Variant of Anaïs, a Provençal form of Anna, from Hebrew 'grace,' or linked to Greek Artemis.
Anaise is a variant spelling of Anaïs, the Catalan and Provençal form of Anna, which itself descends from the Hebrew Hannah — a name meaning grace, or more precisely, God has favored me. The name traveled from Hebrew through Greek and Latin before settling into the Romance vernacular of southern France and northeastern Spain, where it developed its distinctively melodic form. The diaeresis in Anaïs signals that each vowel is sounded separately — ah-nah-EES — giving it a musicality that the anglicized spelling Anaise tries to approximate on the page.
The name's most famous bearer is Anaïs Nin (1903–1977), the French-Cuban American author whose diaries — begun when she was eleven and continued for six decades — became among the most intimate and expansive literary self-portraits of the twentieth century. Nin brought the name into the English-speaking world's awareness through sheer force of literary personality, associating it with interiority, sensuality, and an almost feverish devotion to the examined life. Her friendship and tumultuous relationship with Henry Miller further embedded Anaïs in the history of literary modernism.
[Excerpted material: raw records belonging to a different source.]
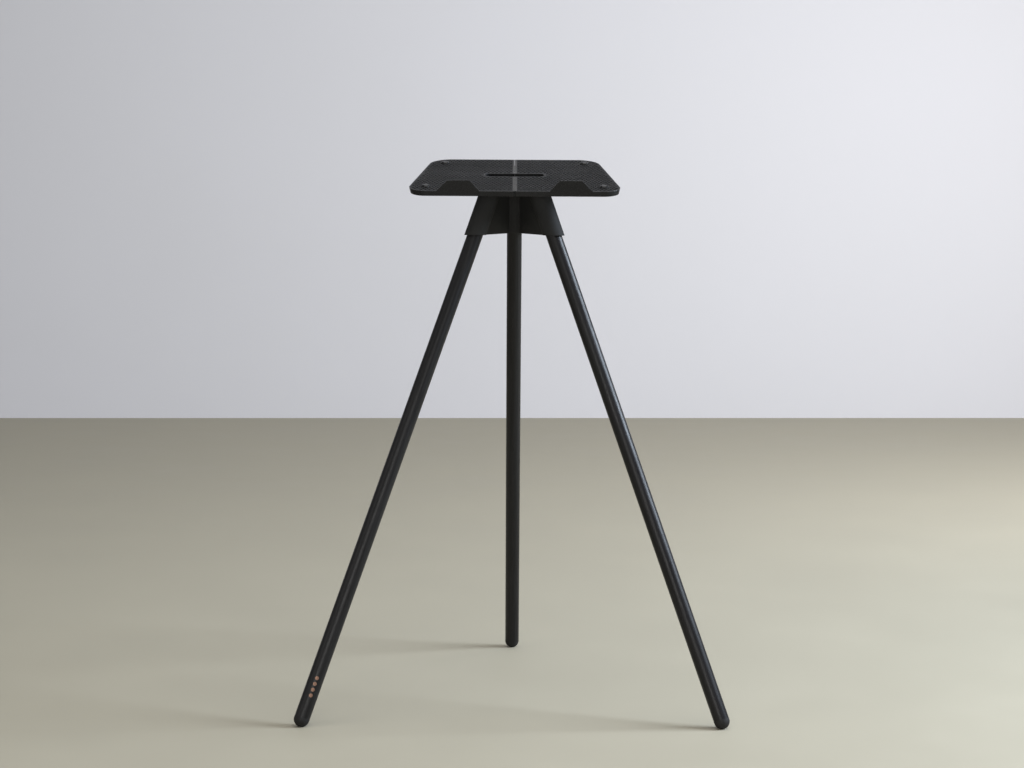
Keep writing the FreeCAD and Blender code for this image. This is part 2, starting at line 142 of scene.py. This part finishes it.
def maths(add, operation, a, b):
    return add("Math", {0: a, 1: b}, operation=operation).outputs[0]


def dot_product(add, a, b):
    return add("VectorMath", {0: a, 1: b}, operation="DOT_PRODUCT").outputs["Value"]


def bump(add, height, distance, strength, normal=None):
    links = {"Height": height, "Distance": distance, "Strength": strength}
    if normal is not None:
        links["Normal"] = normal
    return add("Bump", links).outputs["Normal"]


def soft_edge(add, radius):
    """(rounded normal, mask that is 1 on edges) from the bevel of the mesh's sharp edges."""
    rounded = add("Bevel", {"Radius": radius}, samples=6).outputs["Normal"]
    flat = add("NewGeometry").outputs["Normal"]
    return rounded, spread(add, dot_product(add, rounded, flat), FLAT_LIKENESS, EDGE_LIKENESS)


def colour(r, g, b):
    return (r, g, b, 1.0)


def joint_axis(name):
    for joint in record["behaviour"]["joints"]:
        if joint["name"] == name:
            return Vector(joint["axis"])
    raise KeyError(name)


# ---- materials ----
def seam_reflection_mask(add, space, half_width):
    """Painted reflection: 1 on the tray's upward faces along its middle, a little patchy, and 0 elsewhere.
    """
    across = add("SeparateXYZ", {"Vector": add("TexCoord").outputs["Object"]}).outputs["X"]
    from_seam = maths(add, "ABSOLUTE", across, 0.0)
    near = spread(add, from_seam, half_width * 0.97, half_width * 1.03, 1.0, 0.0)
    facing = dot_product(add, add("TexCoord").outputs["Normal"], joint_axis("tray_lift"))
    upward = spread(add, facing, 0.9, 0.98)
    patchy = spread(add, noise(add, space, 160.0, 5.0, 0.7), 0.3, 0.6, 0.75, 1.0)
    return maths(add, "MULTIPLY", maths(add, "MULTIPLY", near, upward), patchy)


def powder_coat(name, base, worn, grain=1500.0, relief=0.00012, rough=(0.44, 0.62), edge=0.0009, seam=0.0,
                gloss=0.2):
    """Fine-textured powder coat: orange-peel relief, soft patches of sheen, slightly rubbed edges.

    A seam half width paints a lighter band on the upward faces along the tray's middle: a painted
    reflection of light, not wear.
    """
    material, shader, add, join = new_material(name)
    space = object_space(add)
    peel = noise(add, space, grain, 2.0)
    patches = noise(add, space, 14.0, 4.0, 0.6)
    rounded, edges = soft_edge(add, edge)
    speckle = spread(add, noise(add, space, grain * 2.2, 1.0), 0.56, 0.72)
    deep = blend(add, spread(add, patches, *NOISE_SPAN), base, colour(*(c * 1.35 for c in base[:3])))
    flecked = blend(add, maths(add, "MULTIPLY", speckle, 0.35), deep, worn)
    if seam:
        # painted reflection: a lighter colour on the upward faces along the seam
        painted_seam_reflection = colour(0.046, 0.043, 0.039)
        flecked = blend(add, seam_reflection_mask(add, space, seam), flecked, painted_seam_reflection)
    rubbed = maths(add, "MULTIPLY", edges, spread(add, noise(add, space, 220.0, 5.0, 0.7), 0.38, 0.62))
    join(blend(add, maths(add, "MULTIPLY", rubbed, 0.55), flecked, worn), "Base Color")
    sheen_patch = spread(add, patches, 0.25, 0.75, rough[0], rough[1])
    join(maths(add, "SUBTRACT", sheen_patch, maths(add, "MULTIPLY", rubbed, 0.12)), "Roughness")
    join(bump(add, peel, relief, 0.5, rounded), "Normal")
    shader.inputs["Specular IOR Level"].default_value = gloss
    return material


def stained_wood(name, place):
    """Black-stained close-grained wood under a thin satin lacquer; the grain runs along the leg."""
    material, shader, add, join = new_material(name)
    long_grain = noise(add, object_space(add, (1, 1, 0.035), place), 230.0, 7.0, 0.62, 0.6)
    growth = noise(add, object_space(add, (1, 1, 0.012), place), 70.0, 3.0, 0.5, 1.2)
    pores = spread(add, noise(add, object_space(add, (1, 1, 0.05), place), 1500.0, 2.0), 0.60, 0.70)
    flecks = spread(add, noise(add, object_space(add, (1, 1, 0.22), place), 620.0, 1.0), 0.66, 0.74)
    dark, light = colour(0.0045, 0.0043, 0.0047), colour(0.0155, 0.0145, 0.0155)
    banded = blend(add, spread(add, growth, 0.35, 0.65), dark, colour(0.009, 0.0086, 0.0092))
    grained = blend(add, maths(add, "MULTIPLY", spread(add, long_grain, 0.42, 0.68), 0.7), banded, light)
    flecked = blend(add, maths(add, "MULTIPLY", flecks, 0.4), grained, colour(0.026, 0.0225, 0.0205))
    join(blend(add, maths(add, "MULTIPLY", pores, 0.8), flecked, colour(0.002, 0.002, 0.002)), "Base Color")
    satin = spread(add, long_grain, 0.35, 0.7, 0.32, 0.45)
    join(maths(add, "ADD", satin, maths(add, "MULTIPLY", pores, 0.2)), "Roughness")
    relief = bump(add, pores, -0.00008, 0.6)
    join(bump(add, long_grain, 0.00016, 0.5, relief), "Normal")
    shader.inputs["Specular IOR Level"].default_value = 0.25
    return material


def rubber(name, base, dusty, rough=(0.58, 0.82)):
    """Moulded rubber: very fine pits, a little dust that dulls it unevenly."""
    material, shader, add, join = new_material(name)
    space = object_space(add)
    dust = spread(add, noise(add, space, 90.0, 6.0, 0.65), 0.45, 0.75)
    rounded, edges = soft_edge(add, 0.0006)
    toned = blend(add, maths(add, "MULTIPLY", dust, 0.5), base, dusty)
    join(blend(add, maths(add, "MULTIPLY", edges, 0.35), toned, dusty), "Base Color")
    join(spread(add, dust, 0.0, 1.0, *rough), "Roughness")
    join(bump(add, noise(add, space, 2600.0, 2.0), 0.00006, 0.5, rounded), "Normal")
    shader.inputs["Specular IOR Level"].default_value = 0.3
    return material


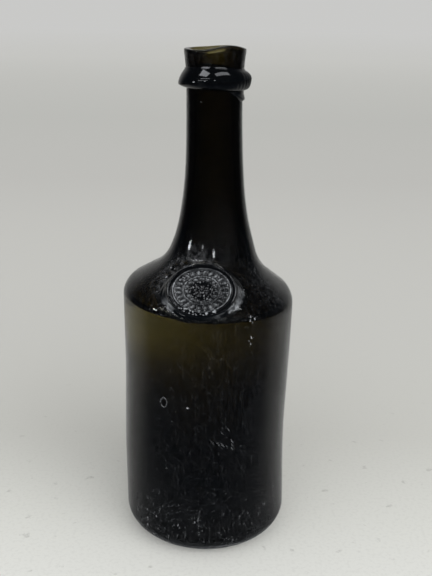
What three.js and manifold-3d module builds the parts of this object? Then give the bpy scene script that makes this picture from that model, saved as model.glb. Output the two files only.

Beyond Nin, Anaïs and its variants have been quietly fashionable in France and Catalonia, never ostentatious but consistently chosen by parents who value a name that sounds like music. Anaise, the spelling used here, softens the French diacritic into something more anglophone-accessible while preserving the phonetic shape. It sits in an interesting space between the familiar and the genuinely rare — recognizable enough not to require constant explanation, distinctive enough to be the only one in any room.